- **Problem**
Report all lines holding "rigid".

'''

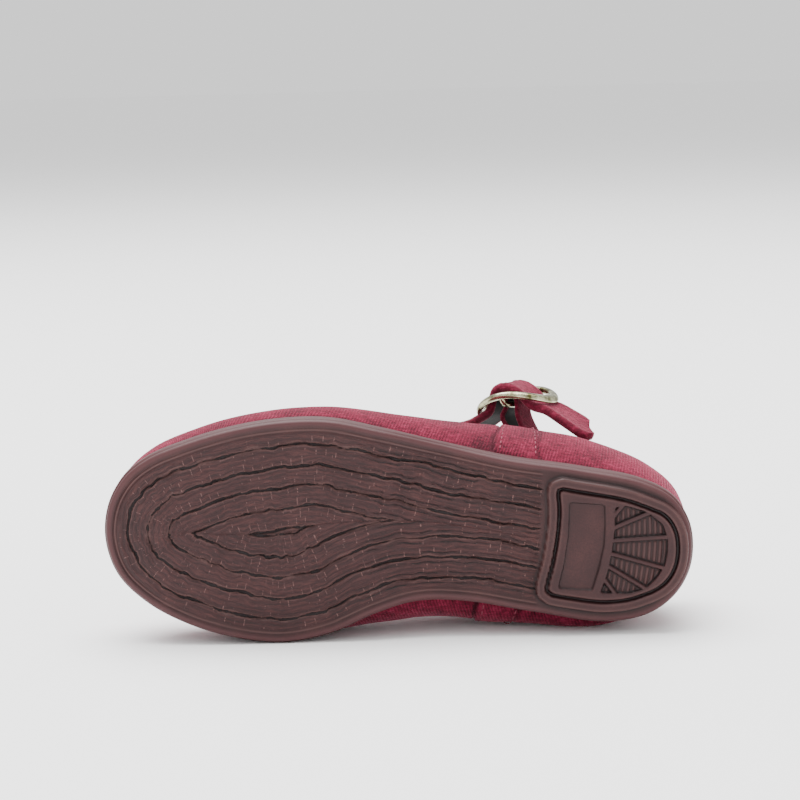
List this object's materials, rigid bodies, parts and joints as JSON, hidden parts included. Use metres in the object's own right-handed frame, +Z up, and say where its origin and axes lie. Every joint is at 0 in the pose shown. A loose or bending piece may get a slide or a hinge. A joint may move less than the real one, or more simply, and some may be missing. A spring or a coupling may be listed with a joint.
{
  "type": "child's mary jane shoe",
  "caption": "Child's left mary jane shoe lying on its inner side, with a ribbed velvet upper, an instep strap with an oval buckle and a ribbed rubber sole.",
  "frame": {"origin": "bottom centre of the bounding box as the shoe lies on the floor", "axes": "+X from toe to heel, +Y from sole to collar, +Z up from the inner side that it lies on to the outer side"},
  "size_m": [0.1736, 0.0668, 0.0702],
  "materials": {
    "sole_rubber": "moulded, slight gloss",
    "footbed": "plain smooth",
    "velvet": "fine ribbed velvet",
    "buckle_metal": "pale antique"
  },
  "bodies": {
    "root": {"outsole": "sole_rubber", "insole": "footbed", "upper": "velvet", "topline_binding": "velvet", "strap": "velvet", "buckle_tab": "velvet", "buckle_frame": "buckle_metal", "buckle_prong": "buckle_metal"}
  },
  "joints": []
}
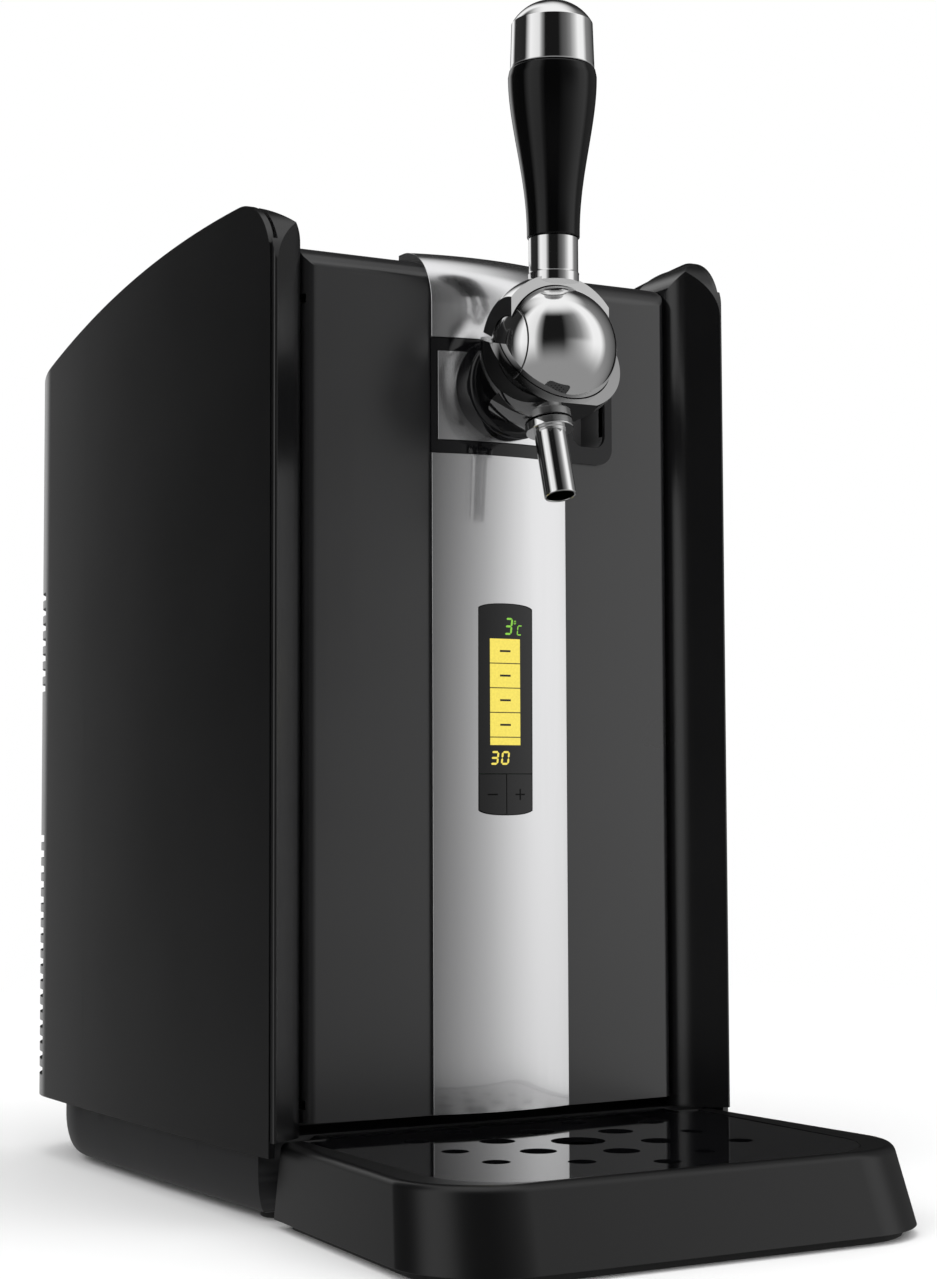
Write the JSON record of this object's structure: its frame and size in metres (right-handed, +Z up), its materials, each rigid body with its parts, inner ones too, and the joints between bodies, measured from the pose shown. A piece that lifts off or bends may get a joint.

'''

- **The answer**
List this object's materials, rigid bodies, parts and joints as JSON, hidden parts included. Use metres in the object's own right-handed frame, +Z up, and say where its origin and axes lie. Every joint is at 0 in the pose shown. A loose or bending piece may get a slide or a hinge. A joint may move less than the real one, or more simply, and some may be missing. A spring or a coupling may be listed with a joint.
Write the JSON record of this object's structure: its frame and size in metres (right-handed, +Z up), its materials, each rigid body with its parts, inner ones too, and the joints between bodies, measured from the pose shown. A piece that lifts off or bends may get a joint.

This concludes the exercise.